6:13 AM UTC
ANAHEIM — Over the last month, the Dodgers struggled more than they’ve grown accustomed to, and the bullpen wore most of the blame as the team fell to third place in the National League West.
The Dodgers’ bullpen came into the two-game series against the Angels with a 5.04 ERA, the second-worst mark in the Majors behind the A’s, who have the worst record in baseball. It was quite the unexpected turnaround for a relief corps that was seen as a strength last season.
On Wednesday, that same bullpen was called upon to square off against Angels two-way superstar Shohei Ohtani, who was making his first start against the Dodgers. On paper, given the way Ohtani and the Dodgers’ bullpen have performed on the mound, this was a significant mismatch.
Games aren’t played on paper, however, and a group of seven Dodgers relievers outdueled Ohtani by tossing a two-hitter in a 2-0 win at Angel Stadium. It’s just the second time the Dodgers have shut out the Angels in back-to-back games, which they last did on June 27-28, 2008.
“Any time you’re talking about the bullpen, it’s like a relay race, it’s pass the baton to the next guy,” said Dodgers manager Dave Roberts. “They’re really tight. And so when one guy is scuffling, you can sense that they’re all feeling it. And conversely, when one guy is doing well, throws a good inning, then the next guy wants to do the same thing. So tonight was picture perfect.”
Originally, the Dodgers had plans of using Michael Grove to take down the bulk of the innings. But Roberts said they shifted those plans late Tuesday night and notified the Angels early Wednesday that they were going to deploy a bullpen game instead.
Brusdar Graterol was told on Tuesday night that he would open the game, and he didn’t disappoint. The right-hander delivered one of his best performances in weeks, striking out three over two scoreless innings.
That set the tone for the rest of the Dodgers’ bullpen.
Victor González followed with 1 1/3 innings, getting some help from a great defensive play by David Peralta and Will Smith. With Luis Rengifo tagging to score, Peralta made a strong throw to the plate and Smith executed a perfect tag for the second consecutive night, keeping the game scoreless.
Once González got through his part of the lineup, in came Yency Almonte, who also went 1 1/3 innings. Almonte struggled to start the season, but the right-hander has been much more efficient over the past couple of weeks.
“Bullpen games are pretty difficult to navigate,” said Dodgers first baseman Freddie Freeman, who opened the scoring with a solo homer off Ohtani in the fourth. “They did an incredible job tonight.”
Perhaps the pitcher who most needed a solid outing was Alex Vesia. The left-hander was one of the Dodgers’ best relievers in each of the past two seasons, but he has been one of the most ineffective arms in 2023. In the fifth, Vesia worked his way out of a jam by getting Hunter Renfroe to fly out with the tying run in scoring position.

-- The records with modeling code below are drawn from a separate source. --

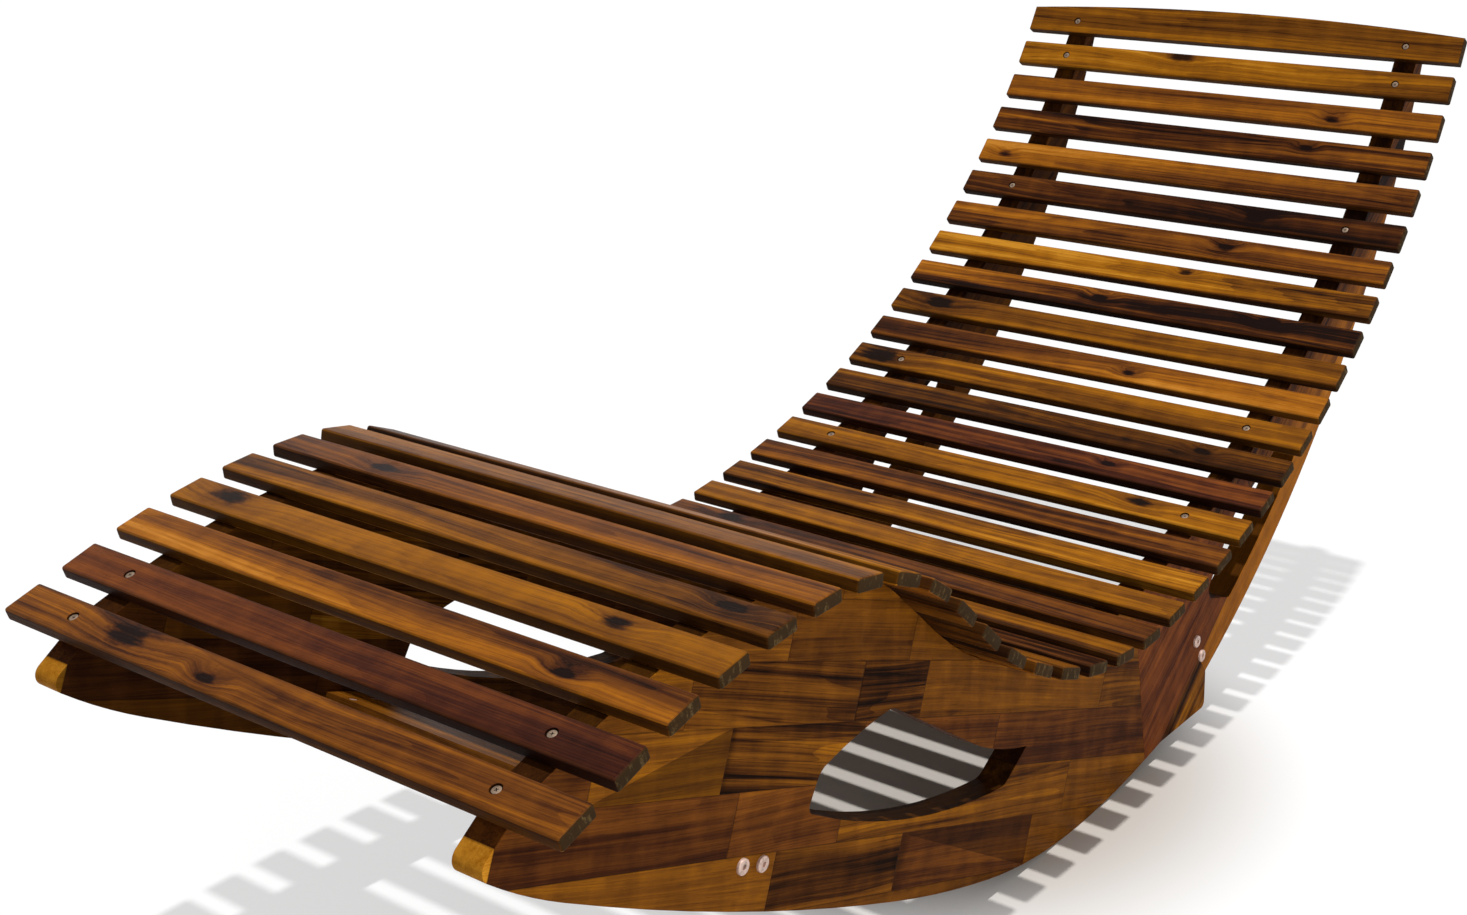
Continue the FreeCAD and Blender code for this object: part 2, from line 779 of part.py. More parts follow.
def write(pieces):
    """Writes each piece's shape to its own file."""
    os.makedirs("parts", exist_ok=True)
    for piece in pieces:
        piece.Shape.exportStep(os.path.join("parts", piece.Label + ".step"))


PIECES = build()
doc.recompute()
check(PIECES)
write(PIECES)
box = Part.makeCompound([piece.Shape for piece in PIECES]).BoundBox
print("%d nodes, %d solids" % (len(PIECES), sum(len(piece.Shape.Solids) for piece in PIECES)))
print("box %.1f..%.1f %.1f..%.1f %.1f..%.1f"
      % (box.XMin, box.XMax, box.YMin, box.YMax, box.ZMin, box.ZMax))
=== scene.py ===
"""The looks of a slatted rocking lounger: oiled acacia, bolts, screws and a studio."""
import logging
import math
import random
from collections.abc import Callable
from dataclasses import dataclass
from enum import Enum
from typing import ClassVar

import bmesh
import bpy
from mathutils import Matrix, Vector
from mathutils.bvhtree import BVHTree


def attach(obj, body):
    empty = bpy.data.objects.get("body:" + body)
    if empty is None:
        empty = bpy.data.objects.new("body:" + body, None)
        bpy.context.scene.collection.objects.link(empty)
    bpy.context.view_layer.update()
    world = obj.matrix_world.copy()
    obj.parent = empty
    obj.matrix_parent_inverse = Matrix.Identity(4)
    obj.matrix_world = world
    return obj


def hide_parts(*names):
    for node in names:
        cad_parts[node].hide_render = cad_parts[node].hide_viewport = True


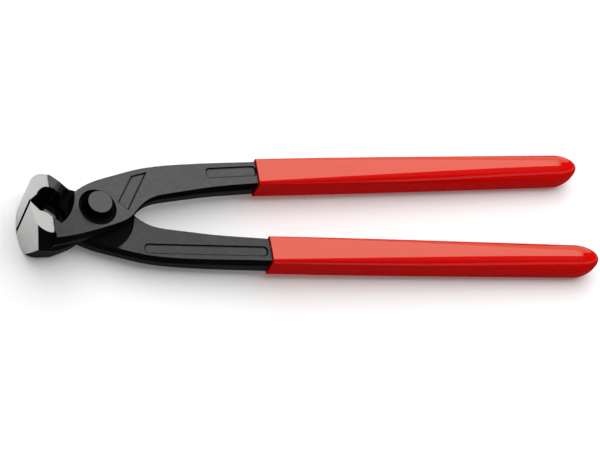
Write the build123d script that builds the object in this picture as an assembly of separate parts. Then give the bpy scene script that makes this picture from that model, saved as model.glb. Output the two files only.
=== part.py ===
from build123d import *
import math
import os

# Rebar tying pliers, lying flat with the jaws closed. Millimetres.
# The rivet's axis is +Z, the handles reach towards +X, and the origin is the middle of
# the rivet's lower face. The two levers are one shape used twice: the lower one is
# the upper one turned half a turn about the pliers' long axis, with a leaner shoulder.
# The upper lever carries the lower jaw, and the lower lever the upper jaw.

# Jaws
JAW_REACH = 25.5         # rivet axis to the cutting edges
JAW_EDGE = 23.2          # length of the cutting edges
JAW_HALF_HEIGHT = 13.8   # middle line to a jaw's outer ridge
JAW_CORNER = 7.5         # radius of the ridge at the jaw's front corner
JAW_NOSE = 1.3           # how far that corner would reach past the ground end face
JAW_BACK_SLOPE = 20.0    # fall of the ridge towards the back, degrees
JAW_BACK_ROUND = 5.0     # rounding where that fall starts
JAW_LENGTH = 18.5        # cutting edges to the back of a jaw
JAW_DRAFT = 13.5         # slope of the jaw's outer sides, degrees
JAW_GAP = 0.4            # left between the closed cutting edges
GROUND_LENGTH = 8.2      # how far back the jaws' sides are ground bright
GROUND_STEP = 0.35       # height of the forged skin over the ground side, where it ends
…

Vesia was then trusted by Roberts to face Ohtani and Mike Trout in the sixth, and he came through, getting Ohtani to pop out and striking out Trout swinging.
“It gives them confidence,” Roberts said. “We’ve never debated the arm talent, what these guys have done, but certainly [regarding] performance, the last couple of nights has been the level that we had expected. So it’s something for us to build on.”
The fifth pitcher of the night was Ryan Brasier, who retired all four batters he faced in his Dodgers debut. That opened the lane for Caleb Ferguson to take down a scoreless eighth for the second consecutive night and Evan Phillips in the ninth for his second straight save.
“Guys have been grinding,” Ferguson said. “I don’t really think it’s been as far off as it looks. Just a couple better pitches here, couple better pitches there and things are a lot different. But kudos to everybody for putting their head down and keeping grinding. Just continuing to get through the rough patch.”
Ferguson mentioned that the bullpen has had internal conversations amid this surprising stretch. They haven’t been anything formal, but there was a sense of urgency to get back on track. And for two nights, it looked more like the Dodgers bullpen of old.
If that continues, it would be a massive development for Los Angeles.
“[It’s a] ‘you’ve got to see it to believe it’ kind of thing,” Phillips said. “Success breeds confidence.”